The law needs to be changed to give, at minimum, communities a voice in their own defense, if not just a voice before their own state government. If it can’t be changed for the betterment of that principle, then it needs to be repealed outright.
What happens next in Berlin is an interesting question, because it gives the school district the unappealing choice of spending thousands of dollars defending itself in court, or spending thousands of dollars getting rid of all the logos, particularly given the unpopularity of the latter choice. The Berlin School District’s administrator told WFRV-TV that the school district wouldn’t appeal. On the other hand, a public meeting about the mascot will be held Monday evening. (And given the Waukesha County decision and the similarity to the Berlin case, one wonders if the law now can be legally enforced, since the constitutional flaw was in how the law was written.)

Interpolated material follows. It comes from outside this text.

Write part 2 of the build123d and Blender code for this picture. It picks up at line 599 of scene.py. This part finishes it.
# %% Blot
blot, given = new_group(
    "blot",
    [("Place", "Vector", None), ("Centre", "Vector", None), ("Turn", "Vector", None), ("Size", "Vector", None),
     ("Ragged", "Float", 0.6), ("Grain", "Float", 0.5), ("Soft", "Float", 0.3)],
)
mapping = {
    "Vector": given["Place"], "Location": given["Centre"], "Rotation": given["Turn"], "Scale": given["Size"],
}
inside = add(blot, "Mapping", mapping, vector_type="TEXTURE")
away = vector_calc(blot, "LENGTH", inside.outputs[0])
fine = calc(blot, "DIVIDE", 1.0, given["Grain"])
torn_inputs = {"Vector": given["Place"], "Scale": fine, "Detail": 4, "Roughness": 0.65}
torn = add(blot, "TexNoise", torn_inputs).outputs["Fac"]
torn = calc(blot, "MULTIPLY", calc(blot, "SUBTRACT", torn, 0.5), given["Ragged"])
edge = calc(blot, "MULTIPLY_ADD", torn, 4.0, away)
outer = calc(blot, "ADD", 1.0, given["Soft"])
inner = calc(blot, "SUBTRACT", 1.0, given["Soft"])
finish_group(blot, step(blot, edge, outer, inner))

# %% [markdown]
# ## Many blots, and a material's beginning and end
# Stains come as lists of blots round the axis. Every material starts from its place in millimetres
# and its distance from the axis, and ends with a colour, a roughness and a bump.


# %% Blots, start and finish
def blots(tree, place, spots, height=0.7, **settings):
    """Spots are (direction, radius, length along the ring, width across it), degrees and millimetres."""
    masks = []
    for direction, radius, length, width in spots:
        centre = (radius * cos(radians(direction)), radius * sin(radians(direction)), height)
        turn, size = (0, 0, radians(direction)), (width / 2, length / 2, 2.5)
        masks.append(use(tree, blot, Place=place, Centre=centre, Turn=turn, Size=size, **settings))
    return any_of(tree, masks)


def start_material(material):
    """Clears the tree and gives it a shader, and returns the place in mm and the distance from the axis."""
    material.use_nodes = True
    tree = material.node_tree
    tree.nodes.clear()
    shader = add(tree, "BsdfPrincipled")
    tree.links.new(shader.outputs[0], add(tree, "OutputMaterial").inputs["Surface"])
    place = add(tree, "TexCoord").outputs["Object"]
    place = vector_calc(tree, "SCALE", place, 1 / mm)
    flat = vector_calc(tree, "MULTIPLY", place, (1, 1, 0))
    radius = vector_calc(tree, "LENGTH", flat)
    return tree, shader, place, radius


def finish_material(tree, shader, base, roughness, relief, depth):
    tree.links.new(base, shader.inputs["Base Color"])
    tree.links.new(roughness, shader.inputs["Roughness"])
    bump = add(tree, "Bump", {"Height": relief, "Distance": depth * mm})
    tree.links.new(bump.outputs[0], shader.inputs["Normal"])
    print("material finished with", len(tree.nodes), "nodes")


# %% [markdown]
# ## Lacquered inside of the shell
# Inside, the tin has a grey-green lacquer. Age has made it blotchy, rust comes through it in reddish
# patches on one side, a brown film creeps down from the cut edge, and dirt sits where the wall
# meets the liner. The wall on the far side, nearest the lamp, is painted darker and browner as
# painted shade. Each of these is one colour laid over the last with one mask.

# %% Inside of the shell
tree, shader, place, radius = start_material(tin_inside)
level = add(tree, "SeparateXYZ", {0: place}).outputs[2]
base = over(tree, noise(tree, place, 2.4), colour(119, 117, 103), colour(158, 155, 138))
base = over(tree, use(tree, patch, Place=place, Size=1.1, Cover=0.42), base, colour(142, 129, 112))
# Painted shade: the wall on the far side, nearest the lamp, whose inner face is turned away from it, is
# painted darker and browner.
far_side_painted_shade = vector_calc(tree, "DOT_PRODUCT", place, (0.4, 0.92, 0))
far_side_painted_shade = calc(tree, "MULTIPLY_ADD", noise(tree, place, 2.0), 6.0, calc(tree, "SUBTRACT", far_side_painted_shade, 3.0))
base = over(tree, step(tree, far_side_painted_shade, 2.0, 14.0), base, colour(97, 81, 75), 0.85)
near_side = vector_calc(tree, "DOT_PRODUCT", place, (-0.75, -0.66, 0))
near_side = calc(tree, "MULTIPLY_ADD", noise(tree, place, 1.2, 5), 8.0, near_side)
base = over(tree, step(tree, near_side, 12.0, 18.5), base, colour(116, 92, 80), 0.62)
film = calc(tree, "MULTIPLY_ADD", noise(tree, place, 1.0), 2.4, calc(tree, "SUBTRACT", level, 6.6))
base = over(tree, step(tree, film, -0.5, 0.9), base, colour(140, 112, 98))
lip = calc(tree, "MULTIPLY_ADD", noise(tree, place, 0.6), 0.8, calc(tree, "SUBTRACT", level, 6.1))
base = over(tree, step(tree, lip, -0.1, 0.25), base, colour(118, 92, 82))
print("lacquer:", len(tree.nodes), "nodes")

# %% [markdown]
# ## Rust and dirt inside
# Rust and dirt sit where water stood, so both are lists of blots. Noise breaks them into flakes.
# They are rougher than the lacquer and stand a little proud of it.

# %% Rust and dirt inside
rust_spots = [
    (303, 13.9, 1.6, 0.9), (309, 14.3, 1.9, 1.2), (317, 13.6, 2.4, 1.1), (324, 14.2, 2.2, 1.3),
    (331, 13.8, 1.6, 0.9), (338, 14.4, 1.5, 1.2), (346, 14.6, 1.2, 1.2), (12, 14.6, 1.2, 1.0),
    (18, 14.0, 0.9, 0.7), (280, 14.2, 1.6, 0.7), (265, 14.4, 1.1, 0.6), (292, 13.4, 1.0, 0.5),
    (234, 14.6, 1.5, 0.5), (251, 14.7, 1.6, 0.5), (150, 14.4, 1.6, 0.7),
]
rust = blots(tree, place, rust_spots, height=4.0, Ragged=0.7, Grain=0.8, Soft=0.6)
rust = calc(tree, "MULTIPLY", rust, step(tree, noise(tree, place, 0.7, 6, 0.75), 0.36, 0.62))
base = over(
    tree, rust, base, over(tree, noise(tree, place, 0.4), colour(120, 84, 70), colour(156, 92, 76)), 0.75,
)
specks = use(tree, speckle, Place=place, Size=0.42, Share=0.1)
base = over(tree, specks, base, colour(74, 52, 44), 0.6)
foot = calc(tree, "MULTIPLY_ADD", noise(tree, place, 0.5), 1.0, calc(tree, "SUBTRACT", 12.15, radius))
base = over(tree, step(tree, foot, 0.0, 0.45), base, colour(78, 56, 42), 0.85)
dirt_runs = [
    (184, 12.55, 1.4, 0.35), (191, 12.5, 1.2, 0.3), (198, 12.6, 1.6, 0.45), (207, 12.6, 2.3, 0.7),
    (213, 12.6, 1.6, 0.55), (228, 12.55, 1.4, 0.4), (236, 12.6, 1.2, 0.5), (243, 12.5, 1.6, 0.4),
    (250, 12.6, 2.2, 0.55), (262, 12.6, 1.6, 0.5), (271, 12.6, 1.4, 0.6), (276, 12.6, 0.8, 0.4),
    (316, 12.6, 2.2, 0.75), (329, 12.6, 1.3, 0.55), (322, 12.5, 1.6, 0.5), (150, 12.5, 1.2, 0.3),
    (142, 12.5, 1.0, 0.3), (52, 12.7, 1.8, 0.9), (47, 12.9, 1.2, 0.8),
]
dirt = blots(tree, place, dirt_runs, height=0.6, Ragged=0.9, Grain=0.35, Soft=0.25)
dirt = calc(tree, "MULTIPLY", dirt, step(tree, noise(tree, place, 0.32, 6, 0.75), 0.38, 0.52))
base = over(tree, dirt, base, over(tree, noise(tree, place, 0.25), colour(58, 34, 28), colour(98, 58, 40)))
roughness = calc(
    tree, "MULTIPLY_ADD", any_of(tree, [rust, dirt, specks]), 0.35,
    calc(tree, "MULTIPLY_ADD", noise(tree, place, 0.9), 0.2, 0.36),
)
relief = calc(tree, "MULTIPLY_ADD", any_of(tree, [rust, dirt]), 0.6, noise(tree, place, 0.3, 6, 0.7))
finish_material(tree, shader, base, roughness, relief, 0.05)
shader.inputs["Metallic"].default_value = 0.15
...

I’m surprised no one has yet brought up the R-word — recall — against any Berlin school board member who supports eliminating the Indian mascot. Unlike the recalls over public employee collective bargaining, eliminating the Berlin Indian will cost the school district significant money. If I lived in the Berlin school district and the mascot was changed against my wishes, I would certainly feel free to never again vote for any referendum the school district sought, whether for a new school building or to exceed revenue caps.
This is the sort of thing that makes people hate government. To assuage a special interest group, state government mandates spending millions of dollars (the collective cost of erasing Indian mascots from Wisconsin) and/or otherwise depriving us of our liberties and our traditions in the name of trendy social change. Who benefits from getting rid of Indian mascots? No one.